In our house, it wasn’t a joke. It was a lesson. A sitcom gag became family doctrine, and now — and I’m not kidding — every time I put on my socks and shoes, I think of my Baba showing me how to do it.
Laughing out loud
(“The Sure Thing,” 1985)
In “The Sure Thing,” directed by Reiner and starring John Cusack and Daphne Zuniga, the two characters find themselves hitchhiking cross-country while pretending to be a married couple expecting a baby, a ruse meant to make them seem safer to passing drivers.
At one point, Cusack’s character launches into a rapid-fire monologue about their unborn child’s possible name: Nick.
“Nick’s the kind of guy you can trust. The kind of guy you can drink a beer with. The kind of guy who doesn’t mind if you puke in his car. Nick’s your buddy. Nick’s your pal.”
This was the first Reiner moment that made me truly laugh out loud. I stole the line when I went to college, swapping in whatever name fit the moment. What I didn’t realize at the time was that everyone else was stealing it too, dropping it into dorm rooms, parties and late-night conversations, like a shared language you didn’t need to explain.
The famous line
(“When Harry Met Sally…,” 1989)
Then there is the scene at Katz’s Delicatessen, when Meg Ryan’s Sally launches into an extended, very public demonstration of pleasure at the table while Billy Crystal’s Harry watches in equal parts confusion and disbelief. The room grows quiet. Diners stare. You can feel the secondhand discomfort building with every second that passes.
And then a woman, (Reiner’s mother, Estelle) at the next table cuts through it all with a single, perfect line: “I’ll have what she’s having.”
Everyone knows it. Everyone remembers it. And yet it still works. It’s one of those rare moments where the uncomfortableness created hasn’t ever stopped being funny.
Funny by existing
(“When Harry Met Sally…,” 1989)
Harry Burns again. Some characters are funny because of what they do. Crystal’s Harry Burns is funny because he exists. The neurosis. The cadence. The worldview. He’s a walking punchline.
But if there’s a single line that still makes me laugh out loud, it’s the quiet moment in the art museum, when Crystal suddenly shifts his voice and politely declares, “But I would be proud to partake of your pecan pie.” The timing, the unnecessary formality, the total commitment to the bit. It still kills.
Jewish rhythm
(“The Princess Bride,” 1987)
Crystal and Carol Kane appear briefly as Miracle Max and his wife. They don’t announce anything. They don’t have to. As the scene ends, Crystal says “Have fun storming the castle,” in his spot on Yiddishish accent. The Yiddish-inflected rhythm, the complaining, the bickering, the timing — it’s Jewish humor without labels, exactly the way Reiner’s comic genius father Carl Reiner believed it should be.
Broken expectation
(“The Princess Bride,” 1987)
Another moment from the same film: the elegant sword fight between Mandy Patinkin’s Inigo Montoya and Count Rugen, played by Christopher Guest.

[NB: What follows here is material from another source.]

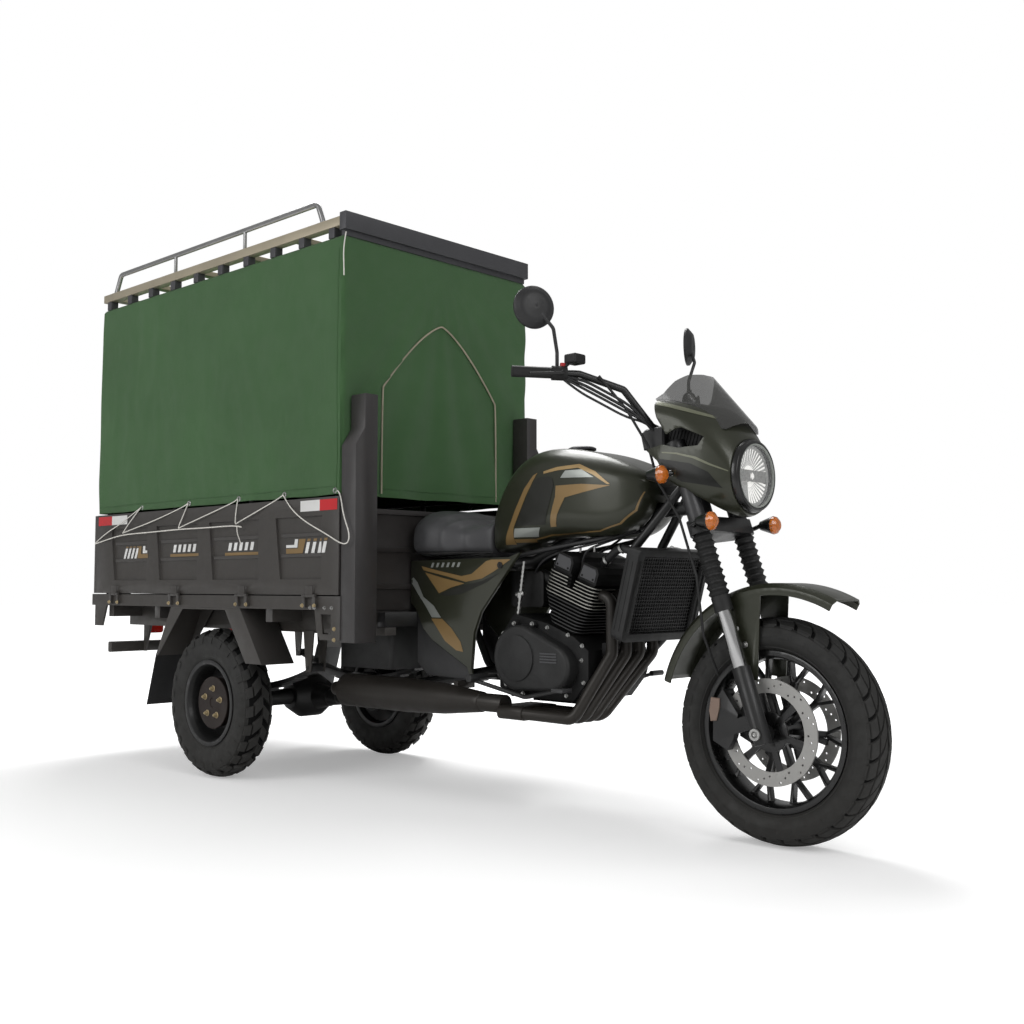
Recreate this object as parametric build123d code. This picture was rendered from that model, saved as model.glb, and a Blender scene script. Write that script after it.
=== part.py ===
"""Cargo motor tricycle: motorcycle front end, open engine, drop-side bed and covered canopy.

It is drawn with the rear axle over x = 0 and the ground at z = 0, +X forward and +Y to
the rider's left, then moved so that the origin is under the middle of its length.
All sizes are in millimetres and all angles in degrees.
"""
import os
from math import cos, radians, sin, sqrt

from build123d import *

# Stance
WHEELBASE = 2200.0
TRACK = 840.0
SEAT_GAP = 0.3            # clearance between a round piece and what it sits in

# Front wheel
FRONT_R = 322.0
FRONT_W = 138.0
FRONT_SEAT_R = 216.0
FRONT_BEAD = 44.0
FRONT_SPOKES = 10

# Rear wheels
REAR_R = 284.0
REAR_W = 130.0
REAR_SEAT_R = 152.0
REAR_BEAD = 50.0
STUDS = 5

# Rim lips, the same on all wheels
LIP_H = 12.0
LIP_T = 6.0
BARREL_T = 8.0

# Steering head and fork
RAKE = 18.5
FORK_OFFSET = 45.0
FORK_HALF = 112.0
TUBE_R = 21.0
SLIDER_R = 26.0
SLIDER_TOP = 190.0
COLLAR_TOP = 400.0
GAITER_R = 31.0
LOWER_YOKE = 590.0
LOWER_YOKE_T = 45.0
UPPER_YOKE = 855.0
UPPER_YOKE_T = 25.0
STEM_R = 15.0
HEAD_TUBE_R = 30.0
YOKE_CLEAR = 5.0

# Brake discs
DISC_R = 150.0
DISC_INNER_R = 110.0
DISC_Y = 62.0
DISC_T = 5.0

# Bed
BED_REAR = -895.0
BED_FRONT = 790.0
BED_HALF = 478.0
RAIL_Z = 648.0
RAIL_TOP = 696.0
RAIL_W = 24.0
FLOOR_T = 12.0
BEAM_Y = 295.0            # main beams, over the springs
BEAM_W = 50.0
BEAM_Z = 560.0
BEAM_H = 80.0
CROSS_X = (-800.0, -420.0, 360.0, 720.0)

# Gates
GATE_T = 26.0
GATE_Z = 700.0
GATE_TOP = 1038.0
RECESS_Z = 755.0
RECESS_TOP = 975.0
RECESS_DEPTH = 10.0
HINGE_OUT = 9.0
HINGE_R = 6.0
HINGE_Z = 697.0
PIN_R = 3.0

# Canopy
TARP_HALF = 468.0
TARP_REAR = -904.0
TARP_FRONT = 790.0
TARP_Z = 1046.0
TARP_TOP = 1948.0
TARP_T = 6.0
BLOCK_H = 37.0
ROOF_BEAM_H = 33.0
ROOF_BEAM_W = 36.0
RACK_R = 10.0
RACK_RISE = 82.0
RACK_REAR = -841.0
RACK_FRONT = 640.0
RACK_HALF = 440.0
POST_R = 12.0

# Front guard of the bed
GUARD_X = 800.0
GUARD_DEPTH = 75.0
GUARD_IN = 380.0
GUARD_OUT = 475.0
GUARD_Z = 540.0
GUARD_TOP = 1387.0
GUARD_SHOULDER = 1270.0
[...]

The duel builds with classical precision, and then Guest suddenly turns and runs away. Comedy through broken expectation, delivered with perfect confidence.
Physical reaction
(“Misery,” 1990)
Most people remember actress Kathy Bates and her sledgehammer. I remember the movie’s end. James Caan, sitting in a restaurant with his agent, suddenly thinks he sees Bates’ character as a waitress. It’s not funny, and yet the reaction is physical. Relief, dread, memory all colliding at once.
Timing over jokes
(“A Few Good Men,” 1992)
Maybe it was the timing. Maybe it was the delivery. But I can’t recall another single word stopping my brain the way Tom Cruise did when he responded, cleanly and perfectly, “Crystal,” after Jack Nicholson’s Colonel Jessup bellowed, “Are we clear?” from the witness stand.
Not a joke. Not even close. But the same involuntary reaction hit. Reiner understood that sometimes the smallest moment, placed exactly right, lands the hardest.
The last word
(“A Few Good Men,” 1992)
The film’s final beat comes moments later. After the verdict, Lance Corporal Harold Dawson, played by Wolfgang Bodison, explains why he and his fellow Marine felt bound by loyalty and honor.
Lt. Daniel Kaffee, played by Tom Cruise, responds quietly: “You don’t need to wear a patch on your arm to have honor.”
Dawson pauses, then snaps to attention. He salutes and calls out, “Ten-hut! There’s an officer on deck!”
Chills.
Final thoughts
Rob Reiner didn’t just make comedies. He made moments that lodged in your noggin. Moments that followed you from childhood to college to adulthood. Moments that taught you when to laugh, when to sit up straighter and when to simply let something land.
And somewhere, I like to think, Carl and Rob Reiner are still doing what they always did best, breaking rhythm, trading lines and making the room lighter than it was before.